About mile 60 when I was seriously regretting this idea, and hating that I had been lax about getting on the bike in the last few weeks, Mark spied a couple cyclists struggling with a CO2 pump and we stopped and my handy frame pump came to the rescue!  Plus a little bit of a break from the saddle, perfect timing.

At the last aid station Sara needed an extended break and I agreed to stay and told Ro and Mark they could venture on.  They were good with hanging around and we all hung around for what amounted to an extra 5 minutes.  A round of ibuprofen as provided by Mark and that definitely made the last 30 miles better.

We made a stop at the bridge with 15 miles to go!  I really need to get a new helmet that fits better, mine is always crooked!  We were iffy on the stop, but it made the last 15 so much better!!


Whoop!  We rolled into UMASS Dartmouth campus happy and thrilled to take another cyclist on their first century.  

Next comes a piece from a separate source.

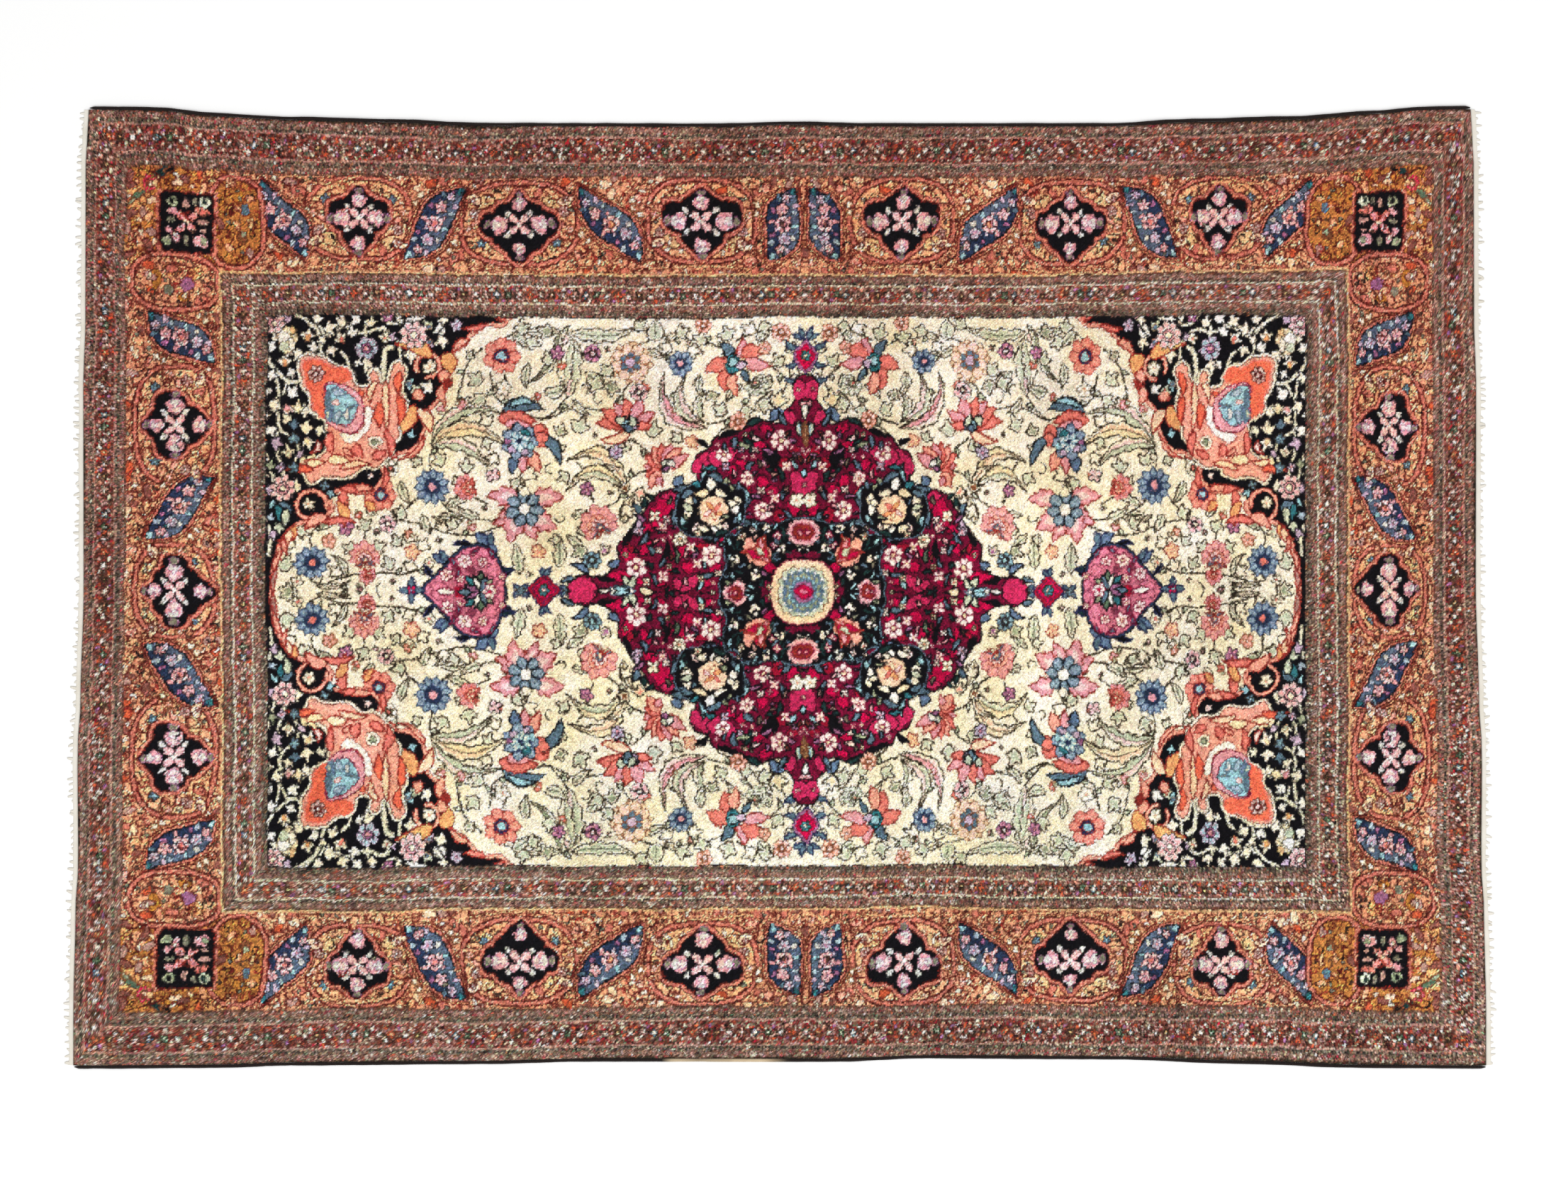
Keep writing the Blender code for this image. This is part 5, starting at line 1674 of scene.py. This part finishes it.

As the skies darkened, we collected our shirts and magnets and said our good byes and congratulations!  Loaded up our bikes in the mist and by the time we were on our way the skies opened up and poured buckets.  We were very very lucky cyclists!!


Sincerely,
Beth reporting on her 2nd Century for the year!  And is wicked flattered she can impress some pretty impressive people by riding a bike for 100+ miles  (come with me some time, it's fun!)

2 comments:

  1. I mean, I don't even know what these "bike" things are that you speak of, but congrats anyway--it seems like a shitload of fun (and work).